3) I Am Love- The Lobby
Another Guadagnino film that should not get overlooked is the terribly chic I Am Love. If Villa Albergoni is a welcoming hug, then Necchi is a firm but reassuring handshake. It’s Milanese bourgeois at it’s finest. Although there are many impossibly elegant rooms to mention, I think the lobby wins due to its walnut clad walls and sharp bannisters aligning the marble steps which all revolve around a sandpit of monstrous succulents.
4) The Shining - The En Suite, Room 237
A perfect example where 'dated is rated'. Roy Walker’s design for The Overlook Hotel contains some gems- that David Hicks Hexagon hallway carpet for a start. Though it’s the mint bathroom suite with its curves, clever borders and cubby-style bath that really makes you raise one to Kubrick’s vision. Though we’ll take the version without the super babe turn rotting woman, please.
5) Practical Magic - The Conservatory
The 90s wonderful revival of the Witch. The romantic New England Victorian manor still retains it’s magic twenty years on, in particular the conservatory. Pots and plants of different sizes line every wall and surface waiting to be made into potions and lotions alike. Nothing is overly precious as long tendrils snake up the glass panels and dried flowers sit in pails. Backing onto a porch that overlooks the waterfront isn’t a bad sitchu either.
6) The Love Witch- Elaine’s Apartment
One more witch and that’s my lot. A wonderful pastiche of ’60s/70’s sexploitation horror, brings us Love addicted witch Elaine & her technicolour Victorian apartment. Fitted with flocked wallpaper, New Age nudes, tiffany lamps and no lack of red ceremonial candles. Teemed with synthetic fabric, it’s a flammable feast but a whole lot of fun.
7) The Graduate - The Robinsons Bar
Does Mrs Robinson know how to entice or what. Her entertainment area come summer room is just as well turned out and alluring as she, with a curved bar area that leaves our humble bar carts feeling quite bashful. The 60’s sleek black and white scheme of old stone and leather is offset by the glass walls welcoming the generous green of their LA jungle garden. A very nice spot to sink a bourbon. And that striped awning isn’t half bad either.
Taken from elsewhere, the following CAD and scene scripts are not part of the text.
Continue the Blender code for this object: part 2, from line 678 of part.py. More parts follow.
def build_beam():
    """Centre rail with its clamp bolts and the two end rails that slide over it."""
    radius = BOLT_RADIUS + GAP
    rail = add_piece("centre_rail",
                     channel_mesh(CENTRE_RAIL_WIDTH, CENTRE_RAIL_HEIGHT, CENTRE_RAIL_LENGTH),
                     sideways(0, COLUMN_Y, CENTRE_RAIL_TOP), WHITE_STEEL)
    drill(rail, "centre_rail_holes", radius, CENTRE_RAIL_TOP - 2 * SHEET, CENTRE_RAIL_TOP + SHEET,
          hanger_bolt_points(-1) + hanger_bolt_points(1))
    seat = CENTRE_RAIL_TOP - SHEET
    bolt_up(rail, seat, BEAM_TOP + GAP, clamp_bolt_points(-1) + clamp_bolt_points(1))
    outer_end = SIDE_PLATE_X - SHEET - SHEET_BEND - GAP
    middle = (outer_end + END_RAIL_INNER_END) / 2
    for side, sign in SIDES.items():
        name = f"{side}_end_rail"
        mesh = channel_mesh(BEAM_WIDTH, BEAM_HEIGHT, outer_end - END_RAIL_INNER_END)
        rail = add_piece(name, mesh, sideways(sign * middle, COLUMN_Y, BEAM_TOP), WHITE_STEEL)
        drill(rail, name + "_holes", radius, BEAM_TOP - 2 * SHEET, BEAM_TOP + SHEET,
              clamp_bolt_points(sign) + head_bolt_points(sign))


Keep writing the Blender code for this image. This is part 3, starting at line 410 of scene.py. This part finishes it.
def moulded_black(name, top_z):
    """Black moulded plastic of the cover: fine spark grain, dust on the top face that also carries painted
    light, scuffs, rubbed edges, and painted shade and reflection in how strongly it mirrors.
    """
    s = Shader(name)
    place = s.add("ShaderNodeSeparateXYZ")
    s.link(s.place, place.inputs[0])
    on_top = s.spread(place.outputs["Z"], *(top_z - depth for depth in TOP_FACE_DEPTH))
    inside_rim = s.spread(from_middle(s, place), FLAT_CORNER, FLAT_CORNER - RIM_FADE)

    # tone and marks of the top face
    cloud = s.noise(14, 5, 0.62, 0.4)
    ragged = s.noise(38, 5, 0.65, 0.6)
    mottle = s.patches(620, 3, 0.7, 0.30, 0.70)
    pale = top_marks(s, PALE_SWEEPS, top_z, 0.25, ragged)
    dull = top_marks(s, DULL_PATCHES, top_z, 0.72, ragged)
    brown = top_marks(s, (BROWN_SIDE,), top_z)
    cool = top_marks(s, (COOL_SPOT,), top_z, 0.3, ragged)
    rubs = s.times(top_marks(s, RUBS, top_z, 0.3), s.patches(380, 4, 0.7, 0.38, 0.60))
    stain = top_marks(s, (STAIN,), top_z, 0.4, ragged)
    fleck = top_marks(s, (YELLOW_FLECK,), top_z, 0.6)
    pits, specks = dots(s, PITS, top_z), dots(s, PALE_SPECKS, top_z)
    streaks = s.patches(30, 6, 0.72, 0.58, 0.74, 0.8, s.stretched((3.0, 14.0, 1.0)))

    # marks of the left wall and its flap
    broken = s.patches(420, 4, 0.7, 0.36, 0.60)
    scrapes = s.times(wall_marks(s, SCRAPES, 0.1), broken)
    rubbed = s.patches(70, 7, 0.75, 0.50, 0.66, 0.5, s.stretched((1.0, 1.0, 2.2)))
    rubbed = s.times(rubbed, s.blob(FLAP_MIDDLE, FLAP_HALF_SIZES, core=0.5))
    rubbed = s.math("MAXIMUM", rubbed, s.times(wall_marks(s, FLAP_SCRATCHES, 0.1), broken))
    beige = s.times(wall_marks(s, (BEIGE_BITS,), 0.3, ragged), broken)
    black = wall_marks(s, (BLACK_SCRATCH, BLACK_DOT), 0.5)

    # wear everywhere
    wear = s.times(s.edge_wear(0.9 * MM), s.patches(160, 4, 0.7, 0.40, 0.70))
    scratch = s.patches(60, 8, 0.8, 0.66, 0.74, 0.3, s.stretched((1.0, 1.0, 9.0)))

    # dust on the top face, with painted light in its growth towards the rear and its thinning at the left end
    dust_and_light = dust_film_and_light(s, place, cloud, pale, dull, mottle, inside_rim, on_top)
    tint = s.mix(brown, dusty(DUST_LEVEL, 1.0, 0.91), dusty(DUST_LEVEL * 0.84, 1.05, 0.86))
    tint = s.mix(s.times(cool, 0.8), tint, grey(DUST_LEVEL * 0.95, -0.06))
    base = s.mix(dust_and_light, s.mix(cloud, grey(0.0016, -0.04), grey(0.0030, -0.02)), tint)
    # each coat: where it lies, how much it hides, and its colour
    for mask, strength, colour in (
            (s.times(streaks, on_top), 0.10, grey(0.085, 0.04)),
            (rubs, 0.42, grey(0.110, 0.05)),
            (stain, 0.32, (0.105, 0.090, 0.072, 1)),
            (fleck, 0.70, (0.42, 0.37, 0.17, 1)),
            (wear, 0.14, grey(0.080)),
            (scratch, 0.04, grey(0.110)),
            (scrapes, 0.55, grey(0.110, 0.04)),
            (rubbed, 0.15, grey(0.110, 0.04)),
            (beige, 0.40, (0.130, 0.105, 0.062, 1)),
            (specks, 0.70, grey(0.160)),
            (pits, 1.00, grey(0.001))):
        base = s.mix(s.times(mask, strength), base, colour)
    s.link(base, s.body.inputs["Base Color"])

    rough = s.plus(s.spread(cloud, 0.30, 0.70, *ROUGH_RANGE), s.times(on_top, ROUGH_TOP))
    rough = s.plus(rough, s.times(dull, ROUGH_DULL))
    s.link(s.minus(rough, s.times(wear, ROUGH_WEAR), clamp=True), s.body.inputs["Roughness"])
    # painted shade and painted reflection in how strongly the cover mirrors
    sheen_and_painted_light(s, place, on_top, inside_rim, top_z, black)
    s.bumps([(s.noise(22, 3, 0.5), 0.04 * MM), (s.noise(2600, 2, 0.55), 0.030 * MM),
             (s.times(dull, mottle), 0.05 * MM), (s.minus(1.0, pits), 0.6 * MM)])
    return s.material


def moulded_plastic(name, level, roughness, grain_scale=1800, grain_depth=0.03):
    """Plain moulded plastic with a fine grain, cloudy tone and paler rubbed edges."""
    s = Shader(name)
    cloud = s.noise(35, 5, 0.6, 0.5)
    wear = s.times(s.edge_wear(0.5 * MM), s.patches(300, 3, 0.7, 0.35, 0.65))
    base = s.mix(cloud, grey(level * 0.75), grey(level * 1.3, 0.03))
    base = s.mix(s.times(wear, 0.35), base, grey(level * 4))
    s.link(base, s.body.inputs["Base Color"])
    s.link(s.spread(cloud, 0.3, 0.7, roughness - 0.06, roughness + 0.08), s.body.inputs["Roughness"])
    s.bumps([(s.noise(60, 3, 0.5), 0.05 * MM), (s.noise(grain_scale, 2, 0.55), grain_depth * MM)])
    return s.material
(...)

8) The Personal History of David Copperfield - The Trotwood’s Drawing
Another transportative film with many joyous settings to behold. The Trotwood's eccentric country house is dreamy in the more surreal sense of the word. Their drawing room is a particular favourite due to it’s very happy making colour scheme. Subtly patterned teal wallpaper with windows dressed in mustard screens and lace trimmed blue drapes. Having a cup of tea and admiring my land from a striped green wingback armchair would be no problem at all.
9) Chocolat - The Shop
In my dreams, I cross the quiet square of the rural French village and enter Vianne’s chocolaterie. Trotting across the tiled floor and leaning on the marble inlaid counter, I stare deep into the spinning plate as she tells me what chocolate I need. Inside it’s not fussy, just perfectly... French. The turquoise walls against the dark wood and the line-drawing mural at the back of the great shelves are what puts Vianne’s daring and mystical nature across. The little frilled glass pendants and woodwork waves on the door panels certainly make very pretty touches too.
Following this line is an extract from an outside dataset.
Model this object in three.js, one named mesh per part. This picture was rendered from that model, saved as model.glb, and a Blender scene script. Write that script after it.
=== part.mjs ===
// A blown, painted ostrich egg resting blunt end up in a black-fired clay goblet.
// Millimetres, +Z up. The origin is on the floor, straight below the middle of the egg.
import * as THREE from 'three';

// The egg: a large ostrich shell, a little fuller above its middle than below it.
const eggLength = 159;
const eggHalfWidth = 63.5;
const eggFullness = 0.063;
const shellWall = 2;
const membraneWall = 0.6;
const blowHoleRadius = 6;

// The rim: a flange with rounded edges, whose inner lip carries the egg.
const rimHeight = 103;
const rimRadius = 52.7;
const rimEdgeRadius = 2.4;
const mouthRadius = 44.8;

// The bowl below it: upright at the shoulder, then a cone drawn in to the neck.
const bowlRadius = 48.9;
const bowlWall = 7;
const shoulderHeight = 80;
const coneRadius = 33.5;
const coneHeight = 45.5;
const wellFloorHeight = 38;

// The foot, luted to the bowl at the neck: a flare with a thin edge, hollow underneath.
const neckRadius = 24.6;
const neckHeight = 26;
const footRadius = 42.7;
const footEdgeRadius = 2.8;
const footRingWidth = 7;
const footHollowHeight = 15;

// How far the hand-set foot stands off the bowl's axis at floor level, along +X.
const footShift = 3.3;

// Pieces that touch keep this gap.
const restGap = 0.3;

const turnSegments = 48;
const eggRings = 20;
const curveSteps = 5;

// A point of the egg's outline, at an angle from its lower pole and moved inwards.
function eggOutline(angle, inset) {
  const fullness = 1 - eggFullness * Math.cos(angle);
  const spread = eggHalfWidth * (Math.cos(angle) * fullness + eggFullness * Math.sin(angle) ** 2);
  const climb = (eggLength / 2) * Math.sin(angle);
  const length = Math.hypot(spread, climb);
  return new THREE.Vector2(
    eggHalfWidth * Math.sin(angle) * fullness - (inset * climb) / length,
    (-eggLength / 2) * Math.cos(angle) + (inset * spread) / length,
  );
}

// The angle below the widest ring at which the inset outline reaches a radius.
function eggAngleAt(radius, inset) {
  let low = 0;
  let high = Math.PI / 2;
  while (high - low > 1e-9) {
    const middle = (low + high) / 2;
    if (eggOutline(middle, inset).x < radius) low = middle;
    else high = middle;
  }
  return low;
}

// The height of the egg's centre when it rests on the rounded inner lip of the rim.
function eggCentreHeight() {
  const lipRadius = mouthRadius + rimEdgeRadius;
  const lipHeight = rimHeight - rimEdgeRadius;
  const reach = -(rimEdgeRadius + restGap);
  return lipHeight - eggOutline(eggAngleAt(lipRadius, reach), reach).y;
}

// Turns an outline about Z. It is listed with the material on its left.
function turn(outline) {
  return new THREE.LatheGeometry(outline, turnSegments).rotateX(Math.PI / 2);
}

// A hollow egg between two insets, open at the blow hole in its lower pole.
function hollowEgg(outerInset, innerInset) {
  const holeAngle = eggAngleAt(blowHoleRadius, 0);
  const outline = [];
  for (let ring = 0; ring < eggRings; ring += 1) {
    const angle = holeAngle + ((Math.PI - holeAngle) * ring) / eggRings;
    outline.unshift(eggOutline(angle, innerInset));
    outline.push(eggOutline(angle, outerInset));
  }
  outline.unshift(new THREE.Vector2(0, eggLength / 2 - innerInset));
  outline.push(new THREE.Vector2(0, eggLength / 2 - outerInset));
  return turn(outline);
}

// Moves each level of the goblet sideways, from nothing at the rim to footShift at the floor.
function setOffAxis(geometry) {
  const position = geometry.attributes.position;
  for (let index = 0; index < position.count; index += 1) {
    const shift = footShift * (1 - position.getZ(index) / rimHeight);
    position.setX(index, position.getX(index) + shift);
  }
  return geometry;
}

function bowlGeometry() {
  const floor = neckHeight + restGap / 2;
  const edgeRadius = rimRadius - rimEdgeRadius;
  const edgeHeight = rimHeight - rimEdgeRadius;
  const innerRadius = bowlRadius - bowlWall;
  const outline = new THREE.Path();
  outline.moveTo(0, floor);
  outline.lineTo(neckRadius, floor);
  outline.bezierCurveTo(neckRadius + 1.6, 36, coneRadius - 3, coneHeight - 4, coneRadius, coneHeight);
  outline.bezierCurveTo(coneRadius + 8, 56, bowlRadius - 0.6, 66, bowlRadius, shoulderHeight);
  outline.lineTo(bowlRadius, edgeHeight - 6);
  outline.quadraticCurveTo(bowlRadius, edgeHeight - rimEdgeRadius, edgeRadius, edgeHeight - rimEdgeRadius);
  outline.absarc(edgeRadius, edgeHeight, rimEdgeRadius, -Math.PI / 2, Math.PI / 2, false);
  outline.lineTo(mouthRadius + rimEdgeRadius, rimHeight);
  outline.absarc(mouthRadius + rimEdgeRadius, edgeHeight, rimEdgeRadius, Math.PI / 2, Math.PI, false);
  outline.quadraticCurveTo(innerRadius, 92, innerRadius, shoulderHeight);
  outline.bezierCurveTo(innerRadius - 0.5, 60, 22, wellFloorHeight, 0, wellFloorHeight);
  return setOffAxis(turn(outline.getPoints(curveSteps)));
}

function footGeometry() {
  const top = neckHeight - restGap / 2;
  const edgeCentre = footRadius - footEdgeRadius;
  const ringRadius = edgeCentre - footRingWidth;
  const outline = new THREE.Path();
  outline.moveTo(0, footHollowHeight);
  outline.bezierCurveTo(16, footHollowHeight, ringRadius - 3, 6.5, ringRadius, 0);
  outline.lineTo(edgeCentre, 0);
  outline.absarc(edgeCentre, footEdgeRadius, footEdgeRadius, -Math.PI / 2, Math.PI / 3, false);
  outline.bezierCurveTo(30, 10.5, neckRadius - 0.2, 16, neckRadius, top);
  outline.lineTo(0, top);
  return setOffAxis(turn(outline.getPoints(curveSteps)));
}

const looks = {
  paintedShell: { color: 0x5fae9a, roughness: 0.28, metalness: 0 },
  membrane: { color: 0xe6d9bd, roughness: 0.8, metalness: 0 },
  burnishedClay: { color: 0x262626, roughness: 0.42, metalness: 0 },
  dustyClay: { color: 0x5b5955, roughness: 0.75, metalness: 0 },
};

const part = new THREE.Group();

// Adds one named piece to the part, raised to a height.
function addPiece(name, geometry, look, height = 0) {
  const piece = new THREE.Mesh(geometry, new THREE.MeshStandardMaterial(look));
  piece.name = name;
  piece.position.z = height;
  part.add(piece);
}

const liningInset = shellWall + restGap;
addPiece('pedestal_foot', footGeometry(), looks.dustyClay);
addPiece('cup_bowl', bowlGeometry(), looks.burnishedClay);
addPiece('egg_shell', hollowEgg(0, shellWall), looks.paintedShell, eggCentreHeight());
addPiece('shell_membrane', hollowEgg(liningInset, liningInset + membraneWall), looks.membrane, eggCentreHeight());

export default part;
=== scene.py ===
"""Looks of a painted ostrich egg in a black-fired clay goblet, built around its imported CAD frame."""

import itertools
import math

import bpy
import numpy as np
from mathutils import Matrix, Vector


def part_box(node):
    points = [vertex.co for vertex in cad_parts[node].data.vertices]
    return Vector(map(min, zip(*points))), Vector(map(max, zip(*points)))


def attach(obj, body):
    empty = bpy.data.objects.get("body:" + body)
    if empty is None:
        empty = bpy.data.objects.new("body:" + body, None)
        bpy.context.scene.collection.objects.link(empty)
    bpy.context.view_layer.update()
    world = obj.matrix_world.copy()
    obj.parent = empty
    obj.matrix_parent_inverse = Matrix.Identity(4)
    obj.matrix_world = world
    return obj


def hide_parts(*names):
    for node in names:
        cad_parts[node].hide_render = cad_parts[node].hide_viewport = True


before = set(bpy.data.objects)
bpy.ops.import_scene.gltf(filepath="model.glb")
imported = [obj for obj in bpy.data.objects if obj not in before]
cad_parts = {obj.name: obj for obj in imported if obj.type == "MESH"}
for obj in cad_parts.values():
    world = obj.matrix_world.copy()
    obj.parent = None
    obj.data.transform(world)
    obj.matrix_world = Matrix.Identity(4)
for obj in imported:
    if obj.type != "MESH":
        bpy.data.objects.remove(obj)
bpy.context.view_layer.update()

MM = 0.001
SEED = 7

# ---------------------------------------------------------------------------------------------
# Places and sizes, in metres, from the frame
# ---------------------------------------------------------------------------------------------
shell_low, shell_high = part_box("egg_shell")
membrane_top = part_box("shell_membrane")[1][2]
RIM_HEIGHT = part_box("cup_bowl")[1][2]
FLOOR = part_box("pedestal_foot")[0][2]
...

11) Cabaret - Sally Bowles’ Bedroom
The boudoir on a budget can often make the most charming of bedrooms. Sally Bowles’ is a fine example. A showgirl might not have many possessions, but the ones she does have are sure to tell a story. With panels of sheer embroidered fabric strung up for room dividers and privacy, a brass bed that probably came with the digs and a huge shaggy rug that was likely picked up from a market- it’s nonplussed, yet intimate. Doesn’t that just make it more glam?
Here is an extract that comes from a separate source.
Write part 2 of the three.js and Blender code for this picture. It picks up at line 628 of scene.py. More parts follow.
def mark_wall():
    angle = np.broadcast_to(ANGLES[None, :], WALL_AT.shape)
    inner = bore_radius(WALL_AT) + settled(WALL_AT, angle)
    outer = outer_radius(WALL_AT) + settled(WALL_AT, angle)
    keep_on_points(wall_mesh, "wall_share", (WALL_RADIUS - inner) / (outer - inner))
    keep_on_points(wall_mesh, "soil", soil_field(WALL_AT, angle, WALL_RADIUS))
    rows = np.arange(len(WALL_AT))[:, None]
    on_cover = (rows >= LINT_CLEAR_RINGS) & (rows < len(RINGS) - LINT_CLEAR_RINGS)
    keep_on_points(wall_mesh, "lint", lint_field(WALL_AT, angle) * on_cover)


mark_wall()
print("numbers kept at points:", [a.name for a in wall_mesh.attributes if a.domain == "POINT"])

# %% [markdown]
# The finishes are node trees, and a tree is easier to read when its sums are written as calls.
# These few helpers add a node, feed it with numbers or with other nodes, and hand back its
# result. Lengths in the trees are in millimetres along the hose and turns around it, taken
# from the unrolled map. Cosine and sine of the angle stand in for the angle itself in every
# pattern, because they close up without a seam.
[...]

12) On A Clear Day You Can See Forever - Daisy’s Bedroom
Daisy’s bedroom teaches us that all we need is two florals when it comes to trying to achieve the ‘matchy-matchy’ look. Driving the message home, there’s barely an inch of non-florafied space, and her nightie even matches her bedlinen. It’s a little matchbox of a room compared to the vast halls of Brighton Pavillion that feature in half the film but with just as much staying power. I know we’re here for the interiors, but a bonus- Cecil Beaton does the costumes.